Thomas Babington McMahon, judge of the county of Norfolk, was born in the town of Dundas, county of Wentworth, Ont., June 15, 1837. His father, Hugh McMahon, many years a provincial land surveyor, was from Ireland.
Judge McMahon was educated by his father, who was an English and classical scholar; studied law at Dundas and Brantford, and at the University of Toronto, and was graduated at that institution with the degree of LL.B., in 1862. He practiced in Brantford from that date until 1875, holding the office of Crown counsel three or four years, and conducting several criminal cases, one or two of them for murder, and a libel case against the Stratford Herald.

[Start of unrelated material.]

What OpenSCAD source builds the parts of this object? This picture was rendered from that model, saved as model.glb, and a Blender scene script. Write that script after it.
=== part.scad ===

In July, 1875, our subject was appointed to the Bench, as already mentioned. During the few years he has filled the position of judge he has earned an enviable reputation both with the legal profession and the general public. His judgments show him to be not only gifted with excellent natural abilities and thoroughly well read in case law, but to be possessed as well of an invaluable fund of strong common sense. Of a genial temperament and never failing urbanity to all who come into contact with him, exceedingly conscientious and painstaking in the discharge of his duties he has well merited the respect and esteem in which he is universally held.
June 17, 1862, he married Miss Emma Watts, daughter of Charles Watts, of Brantford, and they have eight children.